A second crucial player in UF’s three-pronged beach-dune project is Maitane Olabarrieta, Ph.D., associate professor of Coastal Engineering in ESSIE, who brings her considerable physical oceanography expertise to bear through numerical modelling that indicates how the current’s profile of the beaches and the dunes (the slopes and the heights) effects their vulnerability to erosion.

UF Geological Sciences associate professor Pete Adams, Ph.D., helps to provide a fully formed perspective of changes to the physical landscape, upon which the life of the ecosystem operates. Using drone imagery, high-resolution GPS and hydrodynamic instrumentation, Adams and his graduate students are documenting variations in the geomorphology of the shallow subtidal seafloor, the intertidal beaches and the supratidal dunes. Their observations and measurements compared to the historic and contemporary rates of landform change reveal the relative contributions of the processes driving the changing beach and dune ecosystems.

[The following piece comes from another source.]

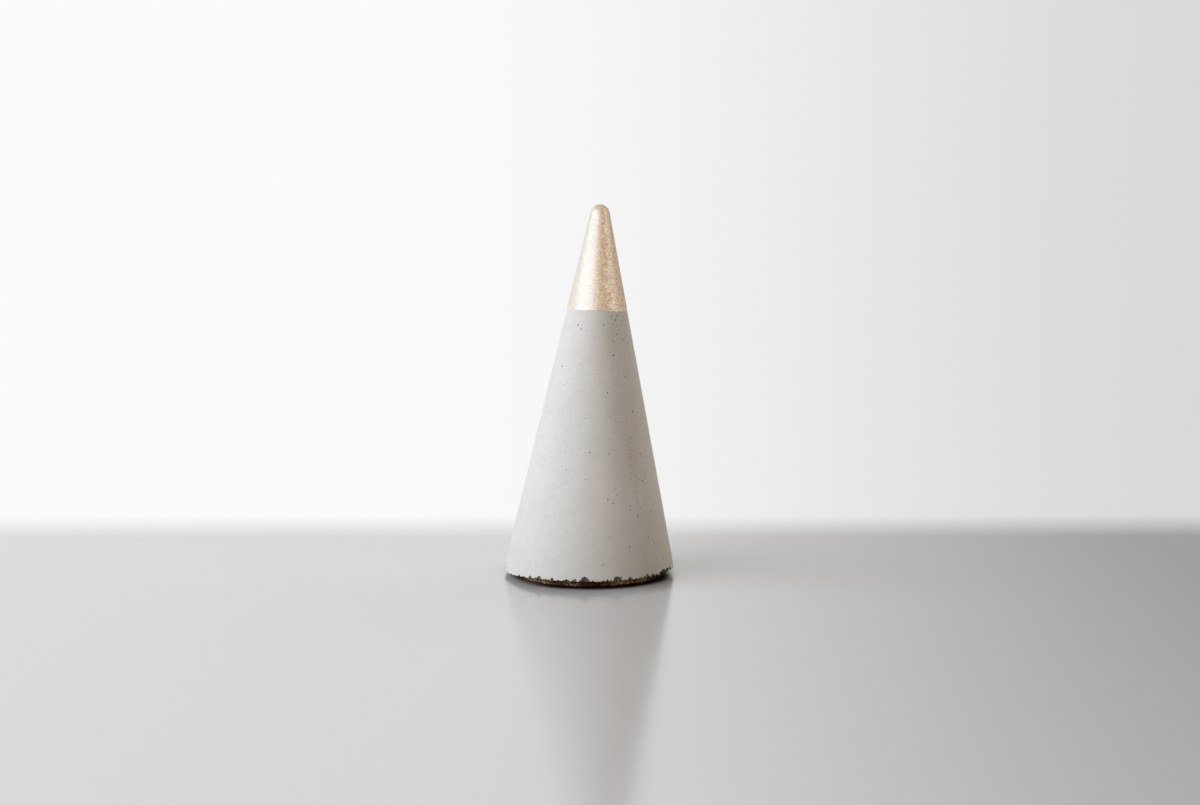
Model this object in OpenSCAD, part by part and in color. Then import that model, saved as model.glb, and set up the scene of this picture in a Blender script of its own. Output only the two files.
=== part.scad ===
// Ring display cone: a slim cone cast in concrete, its tip brushed with metallic gold paint, standing on a
// thin cork disc that is glued under it and is a little smaller than the casting.
// +Z is up and the front faces -Y. The origin is on the table, under the middle of the concrete's rim.

/* [Concrete cone] */
// Height from the table to the top of the painted nose
overall_h = 91; // [75:0.5:110]
// Diameter of the casting at its lower rim
base_d = 42; // [38:0.5:52]
// Radius of the casting's rounded nose, under the paint
nose_r = 2.3; // [1.6:0.1:4]
// Lean of the casting towards +X, left by a mould that stood askew
lean = 1.7; // [0:0.1:4]

/* [Gilded tip] */
// Length of the painted stretch, measured down the casting's axis
gilt_l = 25.6; // [14:0.2:36]
// Thickness of the paint film
gilt_t = 0.1; // [0.08:0.01:0.3]
// Tilt of the paint's lower edge, which is lowest at +X
gilt_tilt = 0.7; // [0:0.1:3]
// How far the hand-painted edge wanders up and down
gilt_wave = 0.15; // [0:0.01:0.3]
// Distance from one dip of the painted edge to the next, across the cone
gilt_wave_pitch = 8.2; // [5:0.1:12]

/* [Cork pad] */
// Diameter of the cork disc
cork_d = 37.4; // [30:0.2:37.6]
// Thickness of the cork disc
cork_t = 1.8; // [1:0.1:3]

/* [Chipped rim] */
// How far a bite reaches into the casting, as a share of the bite's width
bite_depth_share = 0.36; // [0.2:0.02:0.5]
// Number of bites round the side and back of the rim
rear_bites = 24; // [0:1:32]
// Length along the rim of the broken corner at the front right
break_l = 6.6; // [4:0.2:10]
// Height of that broken corner
break_h = 1.0; // [0.6:0.1:1.6]

/* [Hidden] */
$fn = 96;

base_r = base_d / 2;
outer_nose_r = nose_r + gilt_t;

// The casting's axis starts where it meets the rim plane. This is the height of the nose's centre along it.
nose_s = (overall_h - cork_t - outer_nose_r) / cos(lean);
// Half angle of the cone whose side touches the nose and meets the rim
taper = acos(nose_r / norm([base_r, nose_s])) - atan2(nose_s, base_r);
// Height along the axis of the sharp point that the side would run to
apex_s = base_r / tan(taper);
// Shift of the axis at the rim plane that puts the middle of the leaning cone's rim over the origin
axis_x = -apex_s * (sin(lean) + cos(lean) * (tan(taper - lean) - tan(taper + lean)) / 2);

// Overlap that lets a cutter pass cleanly through a face
through = 1;
// Stretch of the cone below the rim plane, cut away level so that the leaning casting stands square
spare_l = base_r * sin(lean) + through;

// Height along the axis of the middle of the paint's lower edge
gilt_s = nose_s + outer_nose_r - gilt_l;
// Where the painted edge dips lowest at the front, to the right of the axis
gilt_dip_x = 4.2;
gilt_steps = 40;

// Bites along the front of the rim: angle from the front towards +X, width and height
front_bites = [
    [-65, 0.6, 0.3], [-59.5, 0.5, 0.25], [-54, 0.8, 0.35], [-48.5, 0.6, 0.3], [-42.5, 0.7, 0.65],
    [-37.5, 0.6, 0.45], [-35, 0.9, 0.85], [-29.5, 0.5, 0.3], [-25, 0.7, 0.7], [-20.5, 0.6, 0.3],
    [-15, 1.25, 0.6], [-9.5, 0.9, 0.75], [-2.5, 2.0, 1.25], [2.5, 0.8, 0.4], [9.5, 0.7, 0.3],
    [14, 0.6, 0.3], [19, 2.2, 1.2], [24.5, 0.5, 0.3], [28, 0.8, 0.85], [32.5, 0.5, 0.3],
    [36.5, 0.7, 0.45], [39, 0.6, 0.4], [42, 0.8, 0.8], [47.5, 1.1, 0.65], [51.5, 0.6, 0.45]
];
// The broken corner: where its middle is, how many scoops it is made of, and how unevenly they bite
break_angle = 64;
break_scoops = 6;
break_rise = [0.75, 1, 0.7, 0.95, 0.6, 0.8];
// Stretch of the rim that rear_bites are spread over, starting past the broken corner
rear_start = 84;
rear_span = 204;
bite_seed = 12;
rear_bite_w = [0.6, 1.9];
rear_bite_h = [0.45, 0.8];

// Radius of the side, moved out by a film of thickness t, at height s along the axis
function side_r(s, t) = (apex_s - s) * tan(taper) + t / cos(taper);

// Drop of the painted edge at distance x across the cone
function edge_drop(x) = x * tan(gilt_tilt) + gilt_wave * cos(360 * (x - gilt_dip_x) / gilt_wave_pitch);

// Seeded values, one for each bite at the side and back
function scatter(range, offset) =
    rear_bites > 0 ? rands(range[0], range[1], rear_bites, bite_seed + offset) : [];

// Puts its children in the casting's own leaning frame
module leaning() {
    translate([axis_x, 0, cork_t]) rotate([0, lean, 0]) children();
}

// Half section of the round-nosed cone, with its side moved out by t, from height s0 up
module cone_section(t, s0) {
    touch_s = nose_s + (nose_r + t) * sin(taper);
    touch_r = (nose_r + t) * cos(taper);
    polygon([[0, s0], [side_r(s0, t), s0], [touch_r, touch_s], [0, touch_s]]);
    intersection() {
        translate([0, nose_s]) circle(r = nose_r + t);
        translate([0, touch_s]) square(base_r);
    }
}

// The cone as it leaves the mould, before its base is cut level
module cast_cone(t, s0) {
    rotate_extrude() cone_section(t, s0);
}

// A scoop out of the rim that shows as a notch w wide and h high on the side and goes in by depth
module bite(angle, w, h, depth) {
    notch_r = (w * w / 4 + h * h) / (2 * h);
    scoop_r = (notch_r * notch_r / depth + depth) / 2;
    rotate([0, 0, angle])
        translate([0, -(base_r + scoop_r - depth), cork_t + h - notch_r])
            sphere(r = scoop_r);
}

module small_bite(angle, w, h) {
    bite(angle, w, h, bite_depth_share * w);
}

module seen_bites() {
    for (b = front_bites) small_bite(b[0], b[1], b[2]);
}

module other_bites() {
    step = rear_span / max(rear_bites, 1);
    widths = scatter(rear_bite_w, 0);
    heights = scatter(rear_bite_h, 1);
    shifts = scatter([-0.35, 0.35], 2);
    for (i = [0:1:rear_bites - 1])
        small_bite(rear_start + step * (i + 0.5 + shifts[i]), widths[i], widths[i] * heights[i]);
}

// A row of overlapping scoops, which leaves the ragged upper edge of a break
module broken_corner() {
    step = break_l / break_scoops;
    degrees_per_mm = 180 / PI / base_r;
    for (i = [0:1:break_scoops - 1]) {
        along = (i - (break_scoops - 1) / 2) * step;
        rise = break_h * break_rise[i % len(break_rise)];
        bite(break_angle + along * degrees_per_mm, step * 1.5, rise, rise * 0.9);
    }
}

// The leaning cone with its base cut level, so that it stands square
module level_cone() {
    difference() {
        leaning() cast_cone(0, -spare_l);
        translate([-base_d, -base_d, cork_t - base_d]) cube([2 * base_d, 2 * base_d, base_d]);
    }
}

module concrete_cone() {
    color([0.76, 0.75, 0.73])
    difference() {
        level_cone();
        seen_bites();
        other_bites();
        broken_corner();
    }
}

// Everything above the wandering line where the brush stopped, as a slab across the cone
module above_paint_edge() {
    reach = side_r(gilt_s, gilt_t) + through;
    xs = [for (i = [0:gilt_steps]) -reach + 2 * reach * i / gilt_steps];
    line = [for (x = xs) [x, gilt_s - edge_drop(x)]];
    rotate([90, 0, 0])
        linear_extrude(height = 2 * reach, center = true)
            polygon(concat(line, [[reach, overall_h], [-reach, overall_h]]));
}

module gilded_tip() {
    lowest = gilt_s - edge_drop(gilt_dip_x) - 2 * through;
    color([0.80, 0.66, 0.50])
    leaning()
    intersection() {
        difference() {
            cast_cone(gilt_t, lowest);
            cast_cone(0, lowest - through);
        }
        above_paint_edge();
    }
}

module cork_pad() {
    color([0.50, 0.35, 0.21]) cylinder(d = cork_d, h = cork_t);
}

concrete_cone();
gilded_tip();
cork_pad();
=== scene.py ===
"""Dresses the ring display cone: cast concrete with air pores and a crumbled rim, a brushed film of
gold paint with metal flakes, and a disc of pressed cork. Shapes are worked out in millimetres up to
the mesh builder. The materials and the stage are in metres."""
import math
import random

import bpy
import numpy as np
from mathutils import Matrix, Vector, noise


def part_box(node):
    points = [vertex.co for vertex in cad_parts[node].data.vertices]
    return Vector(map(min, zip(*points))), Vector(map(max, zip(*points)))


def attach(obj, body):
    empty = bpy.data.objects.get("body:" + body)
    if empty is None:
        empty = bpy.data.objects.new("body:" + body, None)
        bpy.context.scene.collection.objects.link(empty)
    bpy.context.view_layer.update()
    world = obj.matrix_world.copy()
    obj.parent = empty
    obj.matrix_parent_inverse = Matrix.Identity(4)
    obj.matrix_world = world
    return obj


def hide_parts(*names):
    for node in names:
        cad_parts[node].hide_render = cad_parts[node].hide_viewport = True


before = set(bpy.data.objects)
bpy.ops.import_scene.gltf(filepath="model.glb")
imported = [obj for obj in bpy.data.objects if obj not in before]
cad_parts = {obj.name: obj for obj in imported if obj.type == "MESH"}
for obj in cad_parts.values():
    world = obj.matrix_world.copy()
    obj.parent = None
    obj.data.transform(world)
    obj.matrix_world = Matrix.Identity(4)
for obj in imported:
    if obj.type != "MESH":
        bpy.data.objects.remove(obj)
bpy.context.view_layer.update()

MM = 0.001
TAU = 2 * math.pi


def highest_corner(node):
    """Corner of a node's box where x, y and z are largest, in millimetres."""
    return [float(c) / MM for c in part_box(node)[1]]


# The heights and the cork's radius come from the frame, and the rest are the casting's own sizes
CORK_R, _, CORK_T = highest_corner("cork_pad")
OVERALL_H = highest_corner("gilded_tip")[2]
BASE_R = 21.0
NOSE_R = 2.3
LEAN = math.radians(1.7)
PAINT_T = 0.1
PAINT_L = 25.6
PAINT_TILT = math.radians(0.7)
PAINT_WAVE = 0.15
PAINT_WAVE_PITCH = 8.2
PAINT_DIP_X = 4.2

# Positions along the casting's leaning axis, from the rim's plane up
NOSE_S = (OVERALL_H - CORK_T - NOSE_R - PAINT_T) / math.cos(LEAN)
TAPER = math.acos(NOSE_R / math.hypot(BASE_R, NOSE_S)) - math.atan2(NOSE_S, BASE_R)
APEX_S = BASE_R / math.tan(TAPER)
PAINT_S = NOSE_S + NOSE_R + PAINT_T - PAINT_L
# How much further the right side spreads on its way down than the left one, for each millimetre
SPREAD_DIFFERENCE = math.tan(TAPER - LEAN) - math.tan(TAPER + LEAN)
# Where the axis meets the rim's plane, with the middle of the rim over the origin
AXIS_X = -APEX_S * (math.sin(LEAN) + math.cos(LEAN) * SPREAD_DIFFERENCE / 2)
# How far down the side the round nose reaches, from the sharp point that the side would run to
NOSE_SLANT = (APEX_S - NOSE_S - NOSE_R * math.sin(TAPER)) / math.cos(TAPER)
# Turn of a normal from the side's direction to straight along the axis
NOSE_TURN = math.pi / 2 - TAPER


# The cone as a surface
# phi is the angle from the front towards +X, and v is the distance up the side from the rim. A
# negative v runs in from the rim along the level underside.

def to_world(x, y, s):
    """A point of the casting's own leaning frame, in the row's frame."""
    world_x = AXIS_X + x * math.cos(LEAN) + s * math.sin(LEAN)
    world_z = CORK_T - x * math.sin(LEAN) + s * math.cos(LEAN)
    return np.stack([world_x, y, world_z], axis=-1)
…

With the threats posed by global warming, sea level rise, biodiversity loss and a greater frequency and intensity of storms, Dr. Angelini stresses the importance of incorporating nature-based solutions into coastal engineering projects to reduce stressors in a way that traditional built infrastructure cannot. “Sand dune vegetation can regrow and sustainably trap sand after a storm, but a sea wall will need to be repaired. Building in nature-based approaches will allow us to add more tools in the coastal restoration and coastal protection toolbox, and hopefully some of our findings can be used by practitioners in the future.”